The applicant made a full and voluntary disclosure of his Communist Party membership to the American consul. He testified candidly and extensively as to this membership at his exclusion hearing. The applicant's candor and voluntary divulgence of his Party membership gives considerable weight to his testimony that he has subsequently actively opposed communism.
It appears that the applicant's membership, although voluntary, was predicated on his desire to improve living conditions in Great Britain. He evidently never favored the international aims of communism, and he broke with the Party because of his disapproval of these goals.

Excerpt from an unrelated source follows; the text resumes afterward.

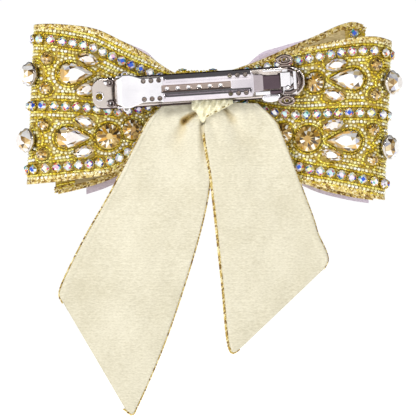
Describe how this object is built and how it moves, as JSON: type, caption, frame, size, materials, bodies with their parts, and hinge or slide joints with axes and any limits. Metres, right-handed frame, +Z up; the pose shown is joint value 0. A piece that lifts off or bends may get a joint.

The applicant seems to have voluntarily undergone considerable financial hardship to get away from the Party. He has apparently been consistent in his opposition to communism in statements made to friends over the years since he left the Party. The record indicates that the applicant is a person of good moral character, and that his admission to the United States would be in the public interest.
We believe that the applicant should be given an opportunity to further develop the evidence of his active opposition to communism. If the truth of the information set forth in the motion to remand and supporting documents can be established, the evidence would apparently fall within the scope of Matter of Galtieri, supra, and the applicant's classification as a defector under section 212(a)(28)(I)(ii) would be possible.
The applicant's motion to remand will be granted, and the record will be returned to the immigration judge for further proceedings.
ORDER: The motion is granted, and the record is remanded to the immigration judge for further proceedings in accordance with this opinion.